### EXERCISE AIM
Please work out how many lines in the material contain "return" and give only that figure.
* * *
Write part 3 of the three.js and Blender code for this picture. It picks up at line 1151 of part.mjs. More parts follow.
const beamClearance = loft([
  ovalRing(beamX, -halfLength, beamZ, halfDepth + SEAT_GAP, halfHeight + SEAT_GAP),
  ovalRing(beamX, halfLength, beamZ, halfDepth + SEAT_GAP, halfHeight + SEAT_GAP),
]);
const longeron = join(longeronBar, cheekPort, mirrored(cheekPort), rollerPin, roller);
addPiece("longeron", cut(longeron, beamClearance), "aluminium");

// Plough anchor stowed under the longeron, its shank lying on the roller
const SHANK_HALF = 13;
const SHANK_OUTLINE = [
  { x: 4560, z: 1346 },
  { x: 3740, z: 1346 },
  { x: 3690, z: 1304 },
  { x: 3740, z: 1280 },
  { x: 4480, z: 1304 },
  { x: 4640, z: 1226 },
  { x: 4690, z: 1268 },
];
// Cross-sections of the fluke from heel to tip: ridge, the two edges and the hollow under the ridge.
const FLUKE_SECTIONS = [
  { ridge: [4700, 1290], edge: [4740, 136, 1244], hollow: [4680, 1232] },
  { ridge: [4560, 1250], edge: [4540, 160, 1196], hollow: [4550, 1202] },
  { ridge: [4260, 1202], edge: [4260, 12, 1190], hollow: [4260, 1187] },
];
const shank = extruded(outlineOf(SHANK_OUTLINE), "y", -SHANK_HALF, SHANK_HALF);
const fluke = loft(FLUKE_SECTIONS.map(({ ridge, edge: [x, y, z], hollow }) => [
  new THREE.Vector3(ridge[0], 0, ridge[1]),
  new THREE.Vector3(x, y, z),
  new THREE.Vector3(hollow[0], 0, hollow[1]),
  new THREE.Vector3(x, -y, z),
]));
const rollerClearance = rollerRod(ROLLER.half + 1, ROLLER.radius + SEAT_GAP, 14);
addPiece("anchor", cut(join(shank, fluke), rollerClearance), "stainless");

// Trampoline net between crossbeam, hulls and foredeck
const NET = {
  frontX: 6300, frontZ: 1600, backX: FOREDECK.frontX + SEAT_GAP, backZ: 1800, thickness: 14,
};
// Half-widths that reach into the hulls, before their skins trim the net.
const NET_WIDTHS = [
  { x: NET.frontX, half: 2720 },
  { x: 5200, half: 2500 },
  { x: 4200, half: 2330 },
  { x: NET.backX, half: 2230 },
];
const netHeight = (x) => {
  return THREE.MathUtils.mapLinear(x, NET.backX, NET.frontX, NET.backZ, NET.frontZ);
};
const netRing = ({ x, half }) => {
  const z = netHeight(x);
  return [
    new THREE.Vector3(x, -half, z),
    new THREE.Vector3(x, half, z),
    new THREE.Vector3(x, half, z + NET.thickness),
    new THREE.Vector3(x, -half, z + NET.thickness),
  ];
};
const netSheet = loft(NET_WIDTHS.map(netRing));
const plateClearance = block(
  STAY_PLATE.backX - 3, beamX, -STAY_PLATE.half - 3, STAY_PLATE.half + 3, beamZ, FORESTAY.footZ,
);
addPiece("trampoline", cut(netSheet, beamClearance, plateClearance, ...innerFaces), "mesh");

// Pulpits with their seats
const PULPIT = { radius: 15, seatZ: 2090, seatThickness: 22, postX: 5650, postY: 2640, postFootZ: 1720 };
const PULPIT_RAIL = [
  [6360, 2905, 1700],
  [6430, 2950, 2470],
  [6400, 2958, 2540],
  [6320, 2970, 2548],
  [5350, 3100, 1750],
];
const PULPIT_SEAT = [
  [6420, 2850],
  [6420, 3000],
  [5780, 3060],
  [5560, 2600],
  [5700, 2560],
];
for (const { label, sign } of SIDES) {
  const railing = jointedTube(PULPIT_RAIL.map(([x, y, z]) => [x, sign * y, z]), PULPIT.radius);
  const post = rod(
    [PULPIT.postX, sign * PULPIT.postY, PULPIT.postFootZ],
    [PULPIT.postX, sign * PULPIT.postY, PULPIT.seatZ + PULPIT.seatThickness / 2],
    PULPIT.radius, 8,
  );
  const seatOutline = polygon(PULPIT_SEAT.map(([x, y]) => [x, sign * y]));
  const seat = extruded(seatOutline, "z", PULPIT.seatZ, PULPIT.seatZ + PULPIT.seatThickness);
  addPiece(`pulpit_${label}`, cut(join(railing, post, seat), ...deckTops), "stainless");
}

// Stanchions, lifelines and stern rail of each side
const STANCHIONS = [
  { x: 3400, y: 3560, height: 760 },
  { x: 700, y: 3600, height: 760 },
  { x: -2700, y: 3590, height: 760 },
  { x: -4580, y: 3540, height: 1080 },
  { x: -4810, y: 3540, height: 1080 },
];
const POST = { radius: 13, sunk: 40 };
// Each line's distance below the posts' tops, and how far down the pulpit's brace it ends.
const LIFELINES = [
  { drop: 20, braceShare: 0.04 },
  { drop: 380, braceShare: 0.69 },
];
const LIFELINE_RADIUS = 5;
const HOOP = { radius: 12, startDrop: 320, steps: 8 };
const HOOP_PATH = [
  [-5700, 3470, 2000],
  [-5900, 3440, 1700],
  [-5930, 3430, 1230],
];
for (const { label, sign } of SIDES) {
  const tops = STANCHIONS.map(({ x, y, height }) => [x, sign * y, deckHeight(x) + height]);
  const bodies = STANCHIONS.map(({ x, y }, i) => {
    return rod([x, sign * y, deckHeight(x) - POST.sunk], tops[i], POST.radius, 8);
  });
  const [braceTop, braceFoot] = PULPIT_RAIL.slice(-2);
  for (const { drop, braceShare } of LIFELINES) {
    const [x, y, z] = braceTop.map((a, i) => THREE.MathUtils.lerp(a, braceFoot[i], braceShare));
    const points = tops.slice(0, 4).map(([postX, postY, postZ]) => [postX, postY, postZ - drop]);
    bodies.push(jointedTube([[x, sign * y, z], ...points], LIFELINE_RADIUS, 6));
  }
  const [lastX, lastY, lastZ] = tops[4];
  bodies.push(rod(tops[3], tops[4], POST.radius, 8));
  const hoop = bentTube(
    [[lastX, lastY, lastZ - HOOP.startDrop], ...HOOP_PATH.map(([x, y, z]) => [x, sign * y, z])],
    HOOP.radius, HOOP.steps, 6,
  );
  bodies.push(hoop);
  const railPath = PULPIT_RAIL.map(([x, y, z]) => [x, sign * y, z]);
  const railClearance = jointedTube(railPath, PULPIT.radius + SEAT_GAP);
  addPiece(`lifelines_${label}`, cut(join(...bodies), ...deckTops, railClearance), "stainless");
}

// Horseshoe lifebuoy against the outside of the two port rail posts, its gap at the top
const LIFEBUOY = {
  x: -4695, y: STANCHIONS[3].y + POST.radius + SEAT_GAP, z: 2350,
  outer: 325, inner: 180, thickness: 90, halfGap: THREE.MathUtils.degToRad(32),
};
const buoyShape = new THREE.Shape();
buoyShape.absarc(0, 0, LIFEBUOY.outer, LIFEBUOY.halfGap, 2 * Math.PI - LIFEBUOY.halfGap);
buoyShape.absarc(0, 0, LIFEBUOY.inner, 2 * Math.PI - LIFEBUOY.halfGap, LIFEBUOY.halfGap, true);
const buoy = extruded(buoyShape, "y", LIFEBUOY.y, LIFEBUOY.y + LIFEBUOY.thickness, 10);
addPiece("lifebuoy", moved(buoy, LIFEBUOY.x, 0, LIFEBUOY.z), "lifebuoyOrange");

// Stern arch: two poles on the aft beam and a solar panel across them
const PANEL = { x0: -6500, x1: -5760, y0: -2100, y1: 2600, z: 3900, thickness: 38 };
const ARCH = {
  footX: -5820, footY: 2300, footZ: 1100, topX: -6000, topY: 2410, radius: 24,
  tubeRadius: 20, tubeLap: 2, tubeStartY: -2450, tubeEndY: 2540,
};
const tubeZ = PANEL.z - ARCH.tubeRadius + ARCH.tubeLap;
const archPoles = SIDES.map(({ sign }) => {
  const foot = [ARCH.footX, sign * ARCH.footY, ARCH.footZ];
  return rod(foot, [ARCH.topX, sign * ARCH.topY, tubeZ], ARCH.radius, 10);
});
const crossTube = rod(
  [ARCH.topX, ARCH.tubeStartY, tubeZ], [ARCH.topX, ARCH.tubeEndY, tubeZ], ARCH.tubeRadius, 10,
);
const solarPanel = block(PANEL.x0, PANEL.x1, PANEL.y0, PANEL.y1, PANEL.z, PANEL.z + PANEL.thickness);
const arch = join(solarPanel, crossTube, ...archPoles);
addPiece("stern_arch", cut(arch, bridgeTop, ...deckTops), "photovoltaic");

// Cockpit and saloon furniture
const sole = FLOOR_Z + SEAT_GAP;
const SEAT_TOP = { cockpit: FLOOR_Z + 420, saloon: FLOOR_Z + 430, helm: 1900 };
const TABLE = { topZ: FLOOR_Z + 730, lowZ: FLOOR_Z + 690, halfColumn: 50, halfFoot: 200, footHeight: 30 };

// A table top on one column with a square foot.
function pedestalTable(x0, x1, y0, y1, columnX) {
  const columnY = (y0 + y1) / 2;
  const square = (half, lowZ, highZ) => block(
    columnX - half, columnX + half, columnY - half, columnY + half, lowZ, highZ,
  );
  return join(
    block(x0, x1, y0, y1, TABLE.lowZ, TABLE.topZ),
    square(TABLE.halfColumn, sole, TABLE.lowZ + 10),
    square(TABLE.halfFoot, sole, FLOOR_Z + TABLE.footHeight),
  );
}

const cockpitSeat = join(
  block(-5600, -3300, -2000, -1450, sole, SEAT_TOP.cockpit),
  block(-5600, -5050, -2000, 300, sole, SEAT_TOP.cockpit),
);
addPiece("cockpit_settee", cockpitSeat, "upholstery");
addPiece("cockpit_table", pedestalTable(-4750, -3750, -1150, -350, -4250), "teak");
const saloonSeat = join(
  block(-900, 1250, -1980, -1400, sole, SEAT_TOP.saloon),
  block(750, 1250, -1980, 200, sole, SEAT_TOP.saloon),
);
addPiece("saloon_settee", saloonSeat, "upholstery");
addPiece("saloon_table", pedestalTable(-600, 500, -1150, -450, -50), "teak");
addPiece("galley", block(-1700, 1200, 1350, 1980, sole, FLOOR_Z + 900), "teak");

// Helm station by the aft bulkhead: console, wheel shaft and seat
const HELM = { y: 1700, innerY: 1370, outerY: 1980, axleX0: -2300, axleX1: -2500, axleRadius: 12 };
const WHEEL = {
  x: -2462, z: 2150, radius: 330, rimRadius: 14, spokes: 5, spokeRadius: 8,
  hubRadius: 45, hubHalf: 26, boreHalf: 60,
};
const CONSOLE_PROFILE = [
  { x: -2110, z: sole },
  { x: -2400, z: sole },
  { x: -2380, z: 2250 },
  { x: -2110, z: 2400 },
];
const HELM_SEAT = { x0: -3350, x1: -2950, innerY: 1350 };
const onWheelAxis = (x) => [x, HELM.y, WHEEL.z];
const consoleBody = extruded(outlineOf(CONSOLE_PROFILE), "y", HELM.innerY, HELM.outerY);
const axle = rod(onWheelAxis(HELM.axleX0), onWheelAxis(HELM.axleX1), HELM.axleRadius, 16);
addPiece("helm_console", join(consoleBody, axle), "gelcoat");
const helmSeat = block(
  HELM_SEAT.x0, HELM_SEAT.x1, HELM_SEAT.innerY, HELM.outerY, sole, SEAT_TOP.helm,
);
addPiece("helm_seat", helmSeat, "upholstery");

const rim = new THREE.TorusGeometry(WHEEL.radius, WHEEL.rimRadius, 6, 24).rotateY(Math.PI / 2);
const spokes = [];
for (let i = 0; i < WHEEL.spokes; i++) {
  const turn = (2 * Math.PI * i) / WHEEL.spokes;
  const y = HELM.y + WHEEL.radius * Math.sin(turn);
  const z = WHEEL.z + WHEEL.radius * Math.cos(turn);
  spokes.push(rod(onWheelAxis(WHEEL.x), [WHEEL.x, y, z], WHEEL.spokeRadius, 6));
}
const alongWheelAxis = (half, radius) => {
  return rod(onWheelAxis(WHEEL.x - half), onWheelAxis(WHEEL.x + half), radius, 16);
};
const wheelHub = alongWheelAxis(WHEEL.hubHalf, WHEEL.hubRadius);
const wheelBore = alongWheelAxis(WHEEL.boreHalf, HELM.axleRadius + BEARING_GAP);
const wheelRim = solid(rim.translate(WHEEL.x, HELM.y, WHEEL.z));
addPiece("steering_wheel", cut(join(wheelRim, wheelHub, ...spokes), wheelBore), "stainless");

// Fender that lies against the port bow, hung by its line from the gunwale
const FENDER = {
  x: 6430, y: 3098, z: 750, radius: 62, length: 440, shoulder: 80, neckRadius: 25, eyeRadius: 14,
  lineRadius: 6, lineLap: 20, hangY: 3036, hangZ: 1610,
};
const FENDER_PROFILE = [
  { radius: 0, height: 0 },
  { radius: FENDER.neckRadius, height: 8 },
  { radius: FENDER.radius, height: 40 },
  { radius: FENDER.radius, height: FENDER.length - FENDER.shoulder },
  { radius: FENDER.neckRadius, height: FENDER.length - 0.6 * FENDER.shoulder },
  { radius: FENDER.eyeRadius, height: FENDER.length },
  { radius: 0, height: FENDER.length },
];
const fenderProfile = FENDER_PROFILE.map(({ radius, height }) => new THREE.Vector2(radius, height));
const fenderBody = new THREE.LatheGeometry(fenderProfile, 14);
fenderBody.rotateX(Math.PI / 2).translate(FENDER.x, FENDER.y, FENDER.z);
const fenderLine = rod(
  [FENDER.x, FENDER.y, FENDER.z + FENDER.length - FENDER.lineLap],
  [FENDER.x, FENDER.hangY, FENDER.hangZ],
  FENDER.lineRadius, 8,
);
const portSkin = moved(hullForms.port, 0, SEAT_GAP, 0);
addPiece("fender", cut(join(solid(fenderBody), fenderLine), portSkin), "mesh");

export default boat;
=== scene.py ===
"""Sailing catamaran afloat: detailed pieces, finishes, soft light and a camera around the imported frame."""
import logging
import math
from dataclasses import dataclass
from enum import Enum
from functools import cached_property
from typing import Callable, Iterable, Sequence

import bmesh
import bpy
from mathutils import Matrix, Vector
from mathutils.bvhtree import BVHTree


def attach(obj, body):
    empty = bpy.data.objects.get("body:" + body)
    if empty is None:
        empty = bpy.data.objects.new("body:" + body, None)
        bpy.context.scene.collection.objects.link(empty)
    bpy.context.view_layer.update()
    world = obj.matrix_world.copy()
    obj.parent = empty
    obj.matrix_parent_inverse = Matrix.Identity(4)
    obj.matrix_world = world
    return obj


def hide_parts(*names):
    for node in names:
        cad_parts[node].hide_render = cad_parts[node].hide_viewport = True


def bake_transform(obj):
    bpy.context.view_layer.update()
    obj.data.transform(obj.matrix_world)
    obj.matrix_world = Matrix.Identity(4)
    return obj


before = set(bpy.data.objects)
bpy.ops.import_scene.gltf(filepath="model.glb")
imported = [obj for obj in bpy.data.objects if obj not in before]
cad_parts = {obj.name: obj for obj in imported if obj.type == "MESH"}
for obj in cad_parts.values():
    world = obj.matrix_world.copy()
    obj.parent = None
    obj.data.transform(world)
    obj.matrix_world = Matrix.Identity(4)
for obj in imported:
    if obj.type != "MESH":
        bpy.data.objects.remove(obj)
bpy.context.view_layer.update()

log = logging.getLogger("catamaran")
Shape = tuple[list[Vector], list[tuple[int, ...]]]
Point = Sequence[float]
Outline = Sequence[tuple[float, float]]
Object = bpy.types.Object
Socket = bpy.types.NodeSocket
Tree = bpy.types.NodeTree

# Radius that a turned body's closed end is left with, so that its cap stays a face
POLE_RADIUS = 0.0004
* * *
### FINAL RESULT
8